§ EXERCISE REQUIREMENTS: Set down the material below in full, matching it exactly.

## begin DATASET SECTION

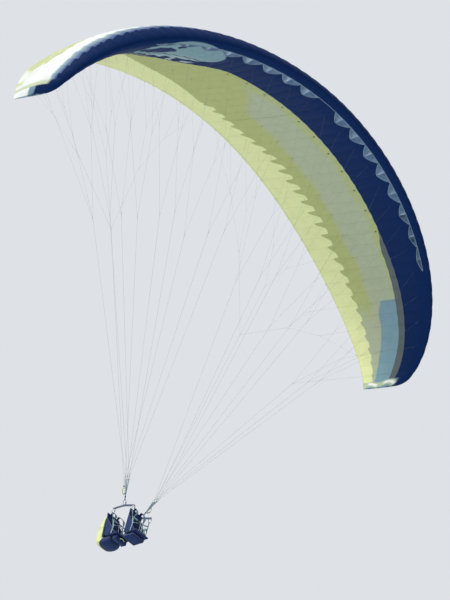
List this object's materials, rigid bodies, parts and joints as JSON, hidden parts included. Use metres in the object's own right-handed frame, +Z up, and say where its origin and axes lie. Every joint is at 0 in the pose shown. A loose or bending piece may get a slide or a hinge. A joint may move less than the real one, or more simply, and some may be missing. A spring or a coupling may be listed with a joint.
{
  "type": "tandem paraglider",
  "caption": "Ram-air canopy with suspension lines, risers, spreader bars and two harnesses, as a tandem paraglider hangs in flight.",
  "frame": {"origin": "on the canopy's lower skin at mid span, at its centre of lift, straight above the hang points", "axes": "+X forward, +Y to the glider's left, +Z up"},
  "size_m": [3.6923, 10.4726, 10.5284],
  "materials": {
    "navy_cloth": "matte",
    "lime_cloth": "matte",
    "pale_cloth": "matte",
    "webbing": "matte",
    "line_sheath": "matte",
    "alloy": "satin",
    "guide_plastic": "matte"
  },
  "bodies": {
    "root": {"a_lines_left": "line_sheath", "a_lines_right": "line_sheath", "b_lines_left": "line_sheath", "b_lines_right": "line_sheath", "brake_guide_left": "guide_plastic", "brake_guide_right": "guide_plastic", "c_lines_left": "line_sheath", "c_lines_right": "line_sheath", "canopy_front_centre": "navy_cloth", "canopy_front_inner_left": "navy_cloth", "canopy_front_inner_right": "navy_cloth", "canopy_front_outer_left": "navy_cloth", "canopy_front_outer_right": "navy_cloth", "canopy_rear_centre": "lime_cloth", "canopy_rear_inner_left": "lime_cloth", "canopy_rear_inner_right": "lime_cloth", "canopy_rear_outer_left": "lime_cloth", "canopy_rear_outer_right": "lime_cloth", "main_karabiner_left": "alloy", "main_karabiner_right": "alloy", "quick_link_a_left": "alloy", "quick_link_a_right": "alloy", "quick_link_b_left": "alloy", "quick_link_b_right": "alloy", "quick_link_c_left": "alloy", "quick_link_c_right": "alloy", "riser_left": "webbing", "riser_right": "webbing", "wingtip_left": "pale_cloth", "wingtip_right": "pale_cloth"},
    "spreader_bars": {"spreader_bar_left": "alloy", "spreader_bar_right": "alloy"},
    "brake_left": {"brake_handle_left": "webbing", "brake_lines_left": "line_sheath"},
    "brake_right": {"brake_handle_right": "webbing", "brake_lines_right": "line_sheath"},
    "pilot_harness": {"pilot_back": "navy_cloth", "pilot_karabiner_left": "alloy", "pilot_karabiner_right": "alloy", "pilot_protector": "lime_cloth", "pilot_reserve": "navy_cloth", "pilot_seat": "navy_cloth", "pilot_shoulder_straps": "navy_cloth", "pilot_side_strap_left": "webbing", "pilot_side_strap_right": "webbing"},
    "passenger_harness": {"passenger_back": "navy_cloth", "passenger_foam_pad": "navy_cloth", "passenger_karabiner_left": "alloy", "passenger_karabiner_right": "alloy", "passenger_seat": "navy_cloth", "passenger_shoulder_straps": "navy_cloth", "passenger_side_strap_left": "webbing", "passenger_side_strap_right": "webbing"}
  },
  "joints": [
    {"name": "spreader_tilt", "type": "hinge", "parent": "root", "child": "spreader_bars", "pos_m": [0, 0, -9.1592], "axis": [0, 1, 0], "range_deg": [-12, 12]},
    {"name": "pilot_swing", "type": "hinge", "parent": "spreader_bars", "child": "pilot_harness", "pos_m": [-0.264, 0, -9.1942], "axis": [0, 1, 0], "range_deg": [-4, 15]},
    {"name": "passenger_swing", "type": "hinge", "parent": "spreader_bars", "child": "passenger_harness", "pos_m": [0.295, 0, -9.1942], "axis": [0, 1, 0], "range_deg": [-15, 4]},
    {"name": "brake_pull_left", "type": "slide", "parent": "root", "child": "brake_left", "axis": [0.2614, -0.2714, -0.9263], "range_m": [0, 0.38], "stiffness_N_per_m": 60, "springref_m": -0.12},
    {"name": "brake_pull_right", "type": "slide", "parent": "root", "child": "brake_right", "axis": [0.2614, 0.2714, -0.9263], "range_m": [0, 0.38], "stiffness_N_per_m": 60, "springref_m": -0.12}
  ]
}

## end DATASET SECTION

§ FINISHED ANSWER:
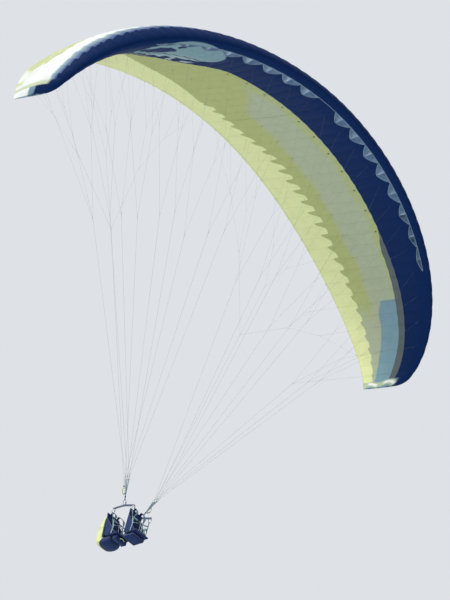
List this object's materials, rigid bodies, parts and joints as JSON, hidden parts included. Use metres in the object's own right-handed frame, +Z up, and say where its origin and axes lie. Every joint is at 0 in the pose shown. A loose or bending piece may get a slide or a hinge. A joint may move less than the real one, or more simply, and some may be missing. A spring or a coupling may be listed with a joint.
{
  "type": "tandem paraglider",
  "caption": "Ram-air canopy with suspension lines, risers, spreader bars and two harnesses, as a tandem paraglider hangs in flight.",
  "frame": {"origin": "on the canopy's lower skin at mid span, at its centre of lift, straight above the hang points", "axes": "+X forward, +Y to the glider's left, +Z up"},
  "size_m": [3.6923, 10.4726, 10.5284],
  "materials": {
    "navy_cloth": "matte",
    "lime_cloth": "matte",
    "pale_cloth": "matte",
    "webbing": "matte",
    "line_sheath": "matte",
    "alloy": "satin",
    "guide_plastic": "matte"
  },
  "bodies": {
    "root": {"a_lines_left": "line_sheath", "a_lines_right": "line_sheath", "b_lines_left": "line_sheath", "b_lines_right": "line_sheath", "brake_guide_left": "guide_plastic", "brake_guide_right": "guide_plastic", "c_lines_left": "line_sheath", "c_lines_right": "line_sheath", "canopy_front_centre": "navy_cloth", "canopy_front_inner_left": "navy_cloth", "canopy_front_inner_right": "navy_cloth", "canopy_front_outer_left": "navy_cloth", "canopy_front_outer_right": "navy_cloth", "canopy_rear_centre": "lime_cloth", "canopy_rear_inner_left": "lime_cloth", "canopy_rear_inner_right": "lime_cloth", "canopy_rear_outer_left": "lime_cloth", "canopy_rear_outer_right": "lime_cloth", "main_karabiner_left": "alloy", "main_karabiner_right": "alloy", "quick_link_a_left": "alloy", "quick_link_a_right": "alloy", "quick_link_b_left": "alloy", "quick_link_b_right": "alloy", "quick_link_c_left": "alloy", "quick_link_c_right": "alloy", "riser_left": "webbing", "riser_right": "webbing", "wingtip_left": "pale_cloth", "wingtip_right": "pale_cloth"},
    "spreader_bars": {"spreader_bar_left": "alloy", "spreader_bar_right": "alloy"},
    "brake_left": {"brake_handle_left": "webbing", "brake_lines_left": "line_sheath"},
    "brake_right": {"brake_handle_right": "webbing", "brake_lines_right": "line_sheath"},
    "pilot_harness": {"pilot_back": "navy_cloth", "pilot_karabiner_left": "alloy", "pilot_karabiner_right": "alloy", "pilot_protector": "lime_cloth", "pilot_reserve": "navy_cloth", "pilot_seat": "navy_cloth", "pilot_shoulder_straps": "navy_cloth", "pilot_side_strap_left": "webbing", "pilot_side_strap_right": "webbing"},
    "passenger_harness": {"passenger_back": "navy_cloth", "passenger_foam_pad": "navy_cloth", "passenger_karabiner_left": "alloy", "passenger_karabiner_right": "alloy", "passenger_seat": "navy_cloth", "passenger_shoulder_straps": "navy_cloth", "passenger_side_strap_left": "webbing", "passenger_side_strap_right": "webbing"}
  },
  "joints": [
    {"name": "spreader_tilt", "type": "hinge", "parent": "root", "child": "spreader_bars", "pos_m": [0, 0, -9.1592], "axis": [0, 1, 0], "range_deg": [-12, 12]},
    {"name": "pilot_swing", "type": "hinge", "parent": "spreader_bars", "child": "pilot_harness", "pos_m": [-0.264, 0, -9.1942], "axis": [0, 1, 0], "range_deg": [-4, 15]},
    {"name": "passenger_swing", "type": "hinge", "parent": "spreader_bars", "child": "passenger_harness", "pos_m": [0.295, 0, -9.1942], "axis": [0, 1, 0], "range_deg": [-15, 4]},
    {"name": "brake_pull_left", "type": "slide", "parent": "root", "child": "brake_left", "axis": [0.2614, -0.2714, -0.9263], "range_m": [0, 0.38], "stiffness_N_per_m": 60, "springref_m": -0.12},
    {"name": "brake_pull_right", "type": "slide", "parent": "root", "child": "brake_right", "axis": [0.2614, 0.2714, -0.9263], "range_m": [0, 0.38], "stiffness_N_per_m": 60, "springref_m": -0.12}
  ]
}